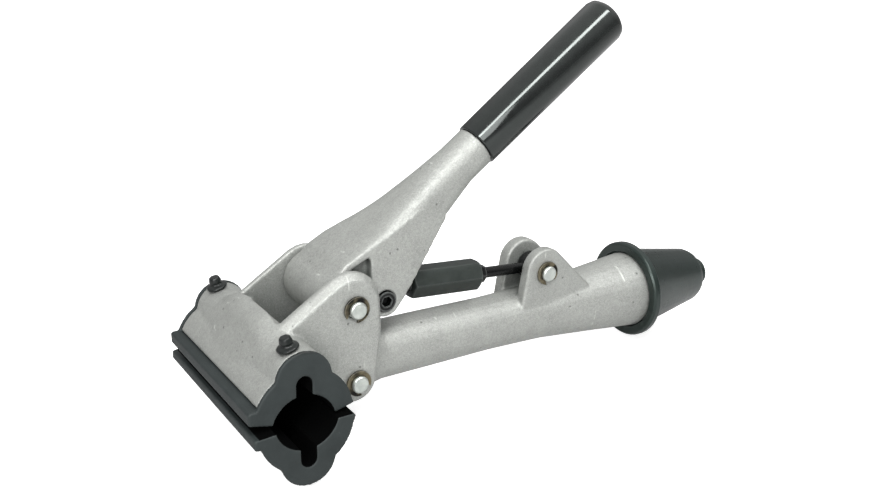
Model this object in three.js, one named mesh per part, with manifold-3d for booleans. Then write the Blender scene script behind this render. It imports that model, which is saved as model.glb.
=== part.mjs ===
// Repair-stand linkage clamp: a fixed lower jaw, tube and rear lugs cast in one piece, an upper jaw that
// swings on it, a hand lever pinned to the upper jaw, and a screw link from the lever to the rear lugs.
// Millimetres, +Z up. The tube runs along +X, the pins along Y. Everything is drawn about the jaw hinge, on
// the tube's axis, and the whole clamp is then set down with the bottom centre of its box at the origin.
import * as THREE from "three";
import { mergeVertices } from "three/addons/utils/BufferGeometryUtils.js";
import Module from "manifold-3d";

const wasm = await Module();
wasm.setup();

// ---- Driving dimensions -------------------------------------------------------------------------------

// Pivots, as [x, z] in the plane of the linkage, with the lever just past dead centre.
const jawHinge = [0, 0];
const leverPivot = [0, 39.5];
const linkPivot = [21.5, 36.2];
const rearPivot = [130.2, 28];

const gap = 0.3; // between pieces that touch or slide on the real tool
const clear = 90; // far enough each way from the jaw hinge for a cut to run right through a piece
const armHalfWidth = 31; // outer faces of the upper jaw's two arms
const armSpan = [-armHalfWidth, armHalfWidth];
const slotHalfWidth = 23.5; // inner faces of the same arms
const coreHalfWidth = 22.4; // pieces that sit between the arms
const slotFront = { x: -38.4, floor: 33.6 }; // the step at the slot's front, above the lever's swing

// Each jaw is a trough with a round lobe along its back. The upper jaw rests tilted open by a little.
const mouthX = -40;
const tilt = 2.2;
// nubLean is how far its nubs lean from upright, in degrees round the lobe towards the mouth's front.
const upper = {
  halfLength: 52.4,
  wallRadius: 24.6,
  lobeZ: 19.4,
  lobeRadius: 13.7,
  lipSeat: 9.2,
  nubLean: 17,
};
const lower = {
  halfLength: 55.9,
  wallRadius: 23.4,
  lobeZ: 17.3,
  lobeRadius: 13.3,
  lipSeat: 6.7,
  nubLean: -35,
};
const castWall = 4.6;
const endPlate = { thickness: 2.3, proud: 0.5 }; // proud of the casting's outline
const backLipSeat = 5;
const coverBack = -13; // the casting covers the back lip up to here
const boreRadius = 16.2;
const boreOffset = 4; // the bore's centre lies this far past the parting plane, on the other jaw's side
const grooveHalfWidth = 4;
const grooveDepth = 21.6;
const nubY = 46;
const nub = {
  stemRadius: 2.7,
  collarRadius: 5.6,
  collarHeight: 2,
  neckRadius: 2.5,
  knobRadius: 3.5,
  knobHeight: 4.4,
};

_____

Exercise requirements →
Set every line of the listing down word for word.

Full output →
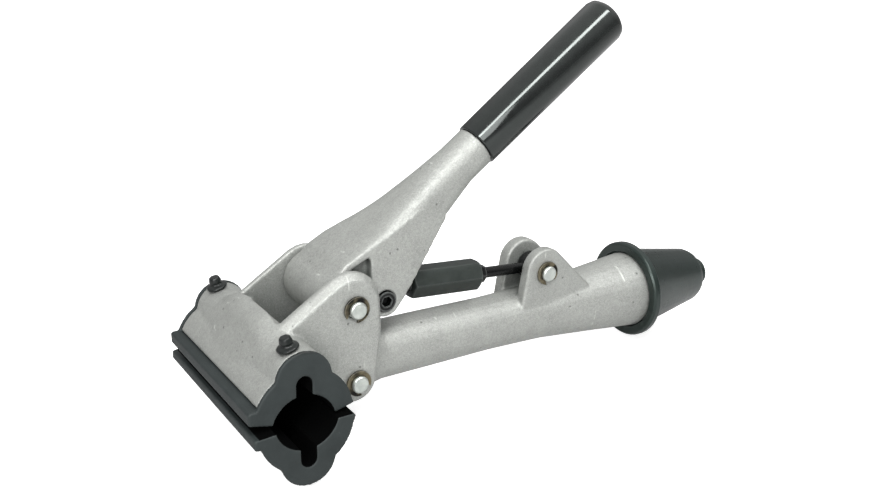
Model this object in three.js, one named mesh per part, with manifold-3d for booleans. Then write the Blender scene script behind this render. It imports that model, which is saved as model.glb.
=== part.mjs ===
// Repair-stand linkage clamp: a fixed lower jaw, tube and rear lugs cast in one piece, an upper jaw that
// swings on it, a hand lever pinned to the upper jaw, and a screw link from the lever to the rear lugs.
// Millimetres, +Z up. The tube runs along +X, the pins along Y. Everything is drawn about the jaw hinge, on
// the tube's axis, and the whole clamp is then set down with the bottom centre of its box at the origin.
import * as THREE from "three";
import { mergeVertices } from "three/addons/utils/BufferGeometryUtils.js";
import Module from "manifold-3d";

const wasm = await Module();
wasm.setup();

// ---- Driving dimensions -------------------------------------------------------------------------------

// Pivots, as [x, z] in the plane of the linkage, with the lever just past dead centre.
const jawHinge = [0, 0];
const leverPivot = [0, 39.5];
const linkPivot = [21.5, 36.2];
const rearPivot = [130.2, 28];

const gap = 0.3; // between pieces that touch or slide on the real tool
const clear = 90; // far enough each way from the jaw hinge for a cut to run right through a piece
const armHalfWidth = 31; // outer faces of the upper jaw's two arms
const armSpan = [-armHalfWidth, armHalfWidth];
const slotHalfWidth = 23.5; // inner faces of the same arms
const coreHalfWidth = 22.4; // pieces that sit between the arms
const slotFront = { x: -38.4, floor: 33.6 }; // the step at the slot's front, above the lever's swing

// Each jaw is a trough with a round lobe along its back. The upper jaw rests tilted open by a little.
const mouthX = -40;
const tilt = 2.2;
// nubLean is how far its nubs lean from upright, in degrees round the lobe towards the mouth's front.
const upper = {
  halfLength: 52.4,
  wallRadius: 24.6,
  lobeZ: 19.4,
  lobeRadius: 13.7,
  lipSeat: 9.2,
  nubLean: 17,
};
const lower = {
  halfLength: 55.9,
  wallRadius: 23.4,
  lobeZ: 17.3,
  lobeRadius: 13.3,
  lipSeat: 6.7,
  nubLean: -35,
};
const castWall = 4.6;
const endPlate = { thickness: 2.3, proud: 0.5 }; // proud of the casting's outline
const backLipSeat = 5;
const coverBack = -13; // the casting covers the back lip up to here
const boreRadius = 16.2;
const boreOffset = 4; // the bore's centre lies this far past the parting plane, on the other jaw's side
const grooveHalfWidth = 4;
const grooveDepth = 21.6;
const nubY = 46;
const nub = {
  stemRadius: 2.7,
  collarRadius: 5.6,
  collarHeight: 2,
  neckRadius: 2.5,
  knobRadius: 3.5,
  knobHeight: 4.4,
};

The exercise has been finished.